Pixies au Zénith (Paris) le mercredi 23 novembre 2016

2016 11 23 Pixies Zenith (3)Installation rapide du matériel des Pixies, et à 20h30 précise, Frank Black, Joey Santiago, David Lovering et… Paz Lenchantin (désormais remplaçante officielle et permanente de Kim Deal) déboulent avec… Where is My Mind?... soit quand même un début furieusement culoté, puisqu’il y a sans doute une partie raisonnable du Zénith – désormais comble – qui est venue avant tout pour entendre le seul tube (à mèche longue, le tube) des Pixies !  Frank semble avoir repris un peu de poids, même s’il est élégamment vêtu de noir, et il a des petites lunettes qui lui confèrent un air docte : pour le moment, son chant est… normal, dirons-nous, on va devoir attendre un peu pour entendre les fameux cris de goret égorgé, alternant avec les rugissements de fauve extra-terrestre. Joey paraît parfaitement normal, presque classe, et il est assez difficile d’imaginer que notre ami sort juste d’une cure de désintoxication, dont l’annonce en septembre dernier avait – légitimement - inquiété les nombreux fans des Pixies. David est l’habituel ”pilier” derrière ses fûts, l’homme ordinaire qui ne sortira de sa réserve, comme d’habitude, que pour chanter le jovial La La Love You, principal (seul ?) moment de légèreté dans un set qui visera la majeure partie du temps à l’incandescence. Quant à la petite nouvelle, l’Argentine Paz, elle est clairement complètement à sa place dans le groupe, aussi bien musicalement – excellents vocaux décalés et un peu faux, comme on les attend – qu’humainement : il semble en effet régner sur scène une sorte d’harmonie entre les musiciens, voire une bonne humeur qu’on n’avait jamais constatée auparavant… Même s’il ne faut clairement toujours pas espérer beaucoup d’exubérance… ni même le moindre mot envers le public durant l’heure et quarante minutes du set !

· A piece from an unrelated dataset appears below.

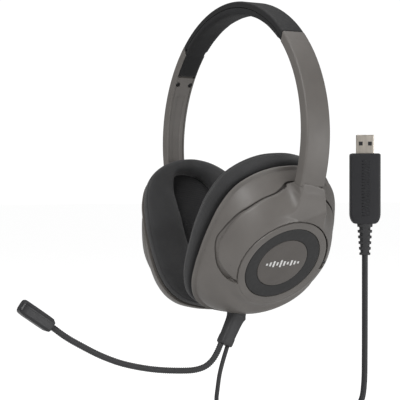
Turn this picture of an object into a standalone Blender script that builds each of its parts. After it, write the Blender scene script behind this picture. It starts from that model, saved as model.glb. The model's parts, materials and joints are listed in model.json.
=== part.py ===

2016 11 23 Pixies Zenith (11)Bon, alors, une fois Where Is My Mind?... derrière nous, on peut se consacrer aux choses sérieuses : Frank Black fait monter doucement la pression – voir la belle reprise ”classique” du Winterlong de Neil Young – mais on débouche quand même très vite l’enivrante fiole aux élixirs à fort degré d’alcool : « You are the son of a… MOTHER FUCKER ! », tout le monde se retrouve à hurler sur l’épique Nimrod’s Son, et c’est le signe que j’attendais, qu’on attendait depuis l’improbable reformation en 2004 : les Pixies sont de retour. La guitare de l’impeccable Joey Santiago nous cisaille les nerfs et nous taraude les tympans – oui, ce soir, le son était FORT au Zénith -, et le gros Francis se remet à couiner au lieu de chanter. La pression dans mon dos augmente, là où quelques minutes plus tôt, on se plaignait presque d’être à un concert civilisé avec trop de vieux dans la salle. Car le fait d’être broyés contre la barrière par un public en furie, alors qu’on a la tête qui vibre et les oreilles qui vrombissent sous l’assaut sonique, c’est la vraie expérience Rock’n’Roll d’un set des Pixies, non ?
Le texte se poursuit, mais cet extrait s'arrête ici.